_What this task involves_.
Search the data for the string "None" and extract every line where it appears.

_Data extract_.
──────
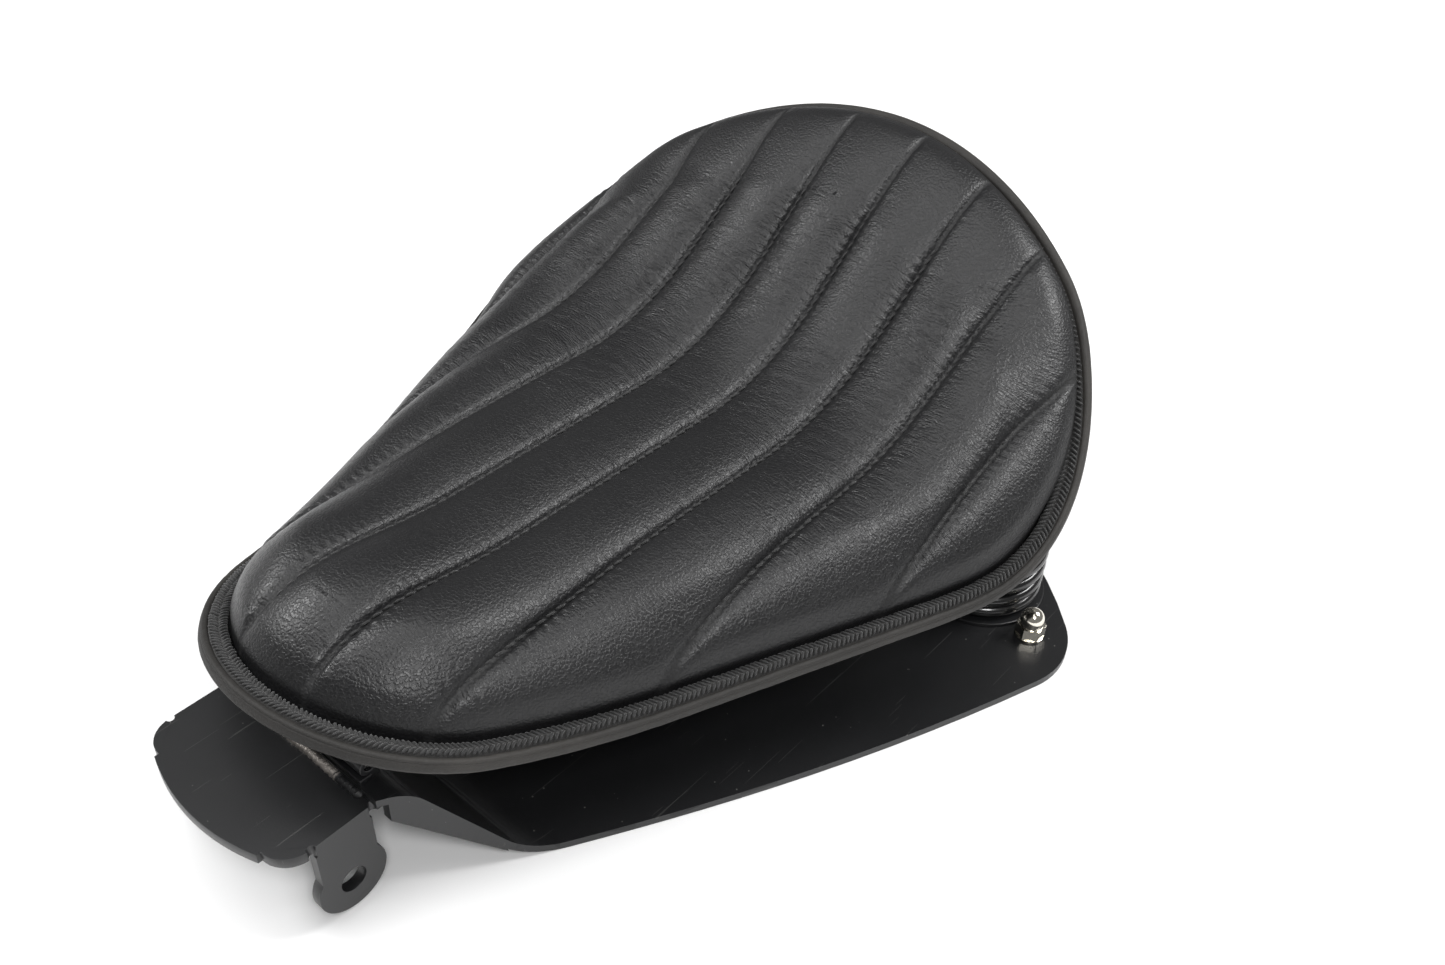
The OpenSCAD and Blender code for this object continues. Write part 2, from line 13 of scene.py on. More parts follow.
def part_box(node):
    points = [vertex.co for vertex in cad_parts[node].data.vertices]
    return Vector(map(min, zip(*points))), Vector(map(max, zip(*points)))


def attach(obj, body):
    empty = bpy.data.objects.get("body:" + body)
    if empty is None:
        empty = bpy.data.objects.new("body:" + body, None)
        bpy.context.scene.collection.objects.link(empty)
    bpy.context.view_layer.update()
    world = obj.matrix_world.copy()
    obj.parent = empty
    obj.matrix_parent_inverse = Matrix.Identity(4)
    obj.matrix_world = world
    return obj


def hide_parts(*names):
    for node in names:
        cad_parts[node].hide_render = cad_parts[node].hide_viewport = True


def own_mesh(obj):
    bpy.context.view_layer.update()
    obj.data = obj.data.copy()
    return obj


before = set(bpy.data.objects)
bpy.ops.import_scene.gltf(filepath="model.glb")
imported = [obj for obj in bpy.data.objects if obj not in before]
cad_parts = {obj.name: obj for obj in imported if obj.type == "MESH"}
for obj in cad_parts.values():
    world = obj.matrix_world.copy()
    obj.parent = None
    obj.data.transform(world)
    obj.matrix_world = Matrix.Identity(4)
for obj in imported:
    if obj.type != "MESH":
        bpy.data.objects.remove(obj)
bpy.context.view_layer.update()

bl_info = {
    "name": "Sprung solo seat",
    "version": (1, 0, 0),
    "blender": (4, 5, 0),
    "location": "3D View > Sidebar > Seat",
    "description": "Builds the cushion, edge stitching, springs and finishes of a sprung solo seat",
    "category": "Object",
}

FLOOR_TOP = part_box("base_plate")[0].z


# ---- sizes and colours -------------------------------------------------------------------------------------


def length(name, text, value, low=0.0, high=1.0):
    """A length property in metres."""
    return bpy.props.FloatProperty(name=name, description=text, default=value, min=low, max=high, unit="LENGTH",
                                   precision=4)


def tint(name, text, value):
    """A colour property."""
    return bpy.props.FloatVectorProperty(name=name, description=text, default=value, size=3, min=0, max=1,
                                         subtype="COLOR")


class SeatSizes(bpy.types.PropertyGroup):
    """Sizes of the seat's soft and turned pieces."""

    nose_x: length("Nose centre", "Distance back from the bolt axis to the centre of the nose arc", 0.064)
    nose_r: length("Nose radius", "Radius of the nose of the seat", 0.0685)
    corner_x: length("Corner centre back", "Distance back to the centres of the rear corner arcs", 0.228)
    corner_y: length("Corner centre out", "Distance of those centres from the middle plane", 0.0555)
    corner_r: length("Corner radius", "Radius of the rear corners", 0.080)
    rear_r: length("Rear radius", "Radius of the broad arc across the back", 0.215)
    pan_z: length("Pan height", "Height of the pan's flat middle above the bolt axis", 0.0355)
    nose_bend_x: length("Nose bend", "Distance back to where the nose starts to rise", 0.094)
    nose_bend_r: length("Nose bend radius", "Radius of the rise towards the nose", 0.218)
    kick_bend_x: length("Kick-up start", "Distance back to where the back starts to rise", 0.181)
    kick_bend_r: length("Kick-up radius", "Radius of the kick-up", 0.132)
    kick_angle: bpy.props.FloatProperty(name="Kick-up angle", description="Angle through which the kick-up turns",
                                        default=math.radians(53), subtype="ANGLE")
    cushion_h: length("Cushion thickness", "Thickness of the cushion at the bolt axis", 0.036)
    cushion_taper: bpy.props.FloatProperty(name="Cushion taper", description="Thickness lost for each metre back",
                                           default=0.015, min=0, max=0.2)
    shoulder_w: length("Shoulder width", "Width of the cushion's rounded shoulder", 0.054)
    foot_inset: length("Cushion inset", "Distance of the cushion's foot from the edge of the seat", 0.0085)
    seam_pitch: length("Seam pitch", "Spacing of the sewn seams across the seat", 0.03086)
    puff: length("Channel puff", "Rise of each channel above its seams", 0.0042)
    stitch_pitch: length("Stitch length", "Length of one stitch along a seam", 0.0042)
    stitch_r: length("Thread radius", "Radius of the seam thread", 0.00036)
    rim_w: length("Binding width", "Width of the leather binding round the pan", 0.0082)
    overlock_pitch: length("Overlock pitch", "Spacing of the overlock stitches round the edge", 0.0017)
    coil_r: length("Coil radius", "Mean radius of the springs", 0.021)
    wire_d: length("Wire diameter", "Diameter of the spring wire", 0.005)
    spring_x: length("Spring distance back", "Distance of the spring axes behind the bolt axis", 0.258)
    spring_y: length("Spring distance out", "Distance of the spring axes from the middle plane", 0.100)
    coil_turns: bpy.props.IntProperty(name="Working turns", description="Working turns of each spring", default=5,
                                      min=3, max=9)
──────
_Output of the task_.
    if empty is None:
        empty = bpy.data.objects.new("body:" + body, None)
    obj.parent = None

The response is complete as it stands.